Linsmeier also speaks with moving frankness of a connection he felt in rehearsal between Peter’s pride at bringing Wendy to Neverland and his own when he first brought his girlfriend to his parents’ Wisconsin dairy farm.

Petrocci’s mother rented the Mary Martin version for him as a child. He liked Pan, and “now I understand the underlying layers. But playing Pan, I try to forget all that. You can’t be as free as Pan if you’re thinking about the implications.”

Petrocci loves two mirrored moments in Pink’s version when Wendy and Pan look into one another’s eyes. The first: when she learns to fly and “her energy actually lifts Pan”; the second: when she decides to go home, and “all I see is how much she’s taking from me.”

But the most emotional moment for him is when Tinkerbell comes back to life. “Pan doesn’t know what death is,” he says. “All he knows is that he has to save her. He has to do something, and keep doing it, until enough people believe in fairies to save all fairies everywhere.” Petrocci wouldn’t reveal what that something is, except that it isn’t clapping.

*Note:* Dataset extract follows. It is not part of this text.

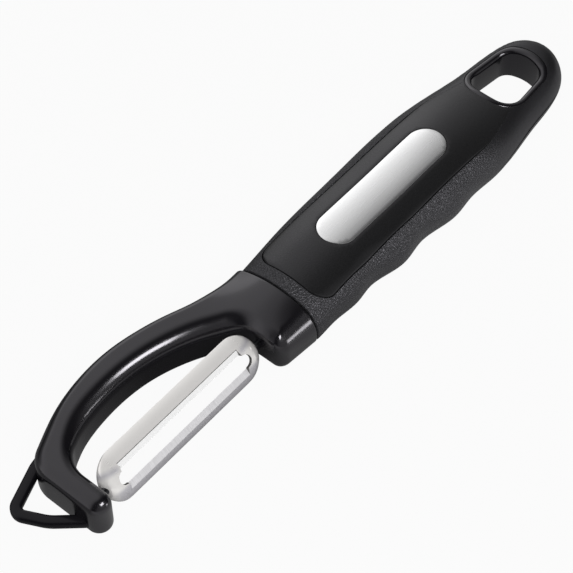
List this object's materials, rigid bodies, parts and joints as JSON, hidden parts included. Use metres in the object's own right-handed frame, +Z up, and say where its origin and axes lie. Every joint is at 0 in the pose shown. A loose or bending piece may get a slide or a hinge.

Actually, both men take part in each performance: One plays Pan; the other plays his shadow, and also handles the ropes that fly the other one around the stage. Just as when they execute a normal ballet lift, the “carrier” has to know the dance precisely. Here, of course, the lifts are perilously high. I watched a “flight and fight” rehearsal in which Pan battles Hook from midair. It’s harder than you might imagine, due to “inertia and pendulum”: The faster the flight, the farther the dancer swings on stopping. That afternoon, Petrocci frequently “pendulumed” into the ship’s mast.

Milwaukee Ballet’s world premiere of Peter Pan takes place May 13-16 at the Marcus Center for the Performing Arts.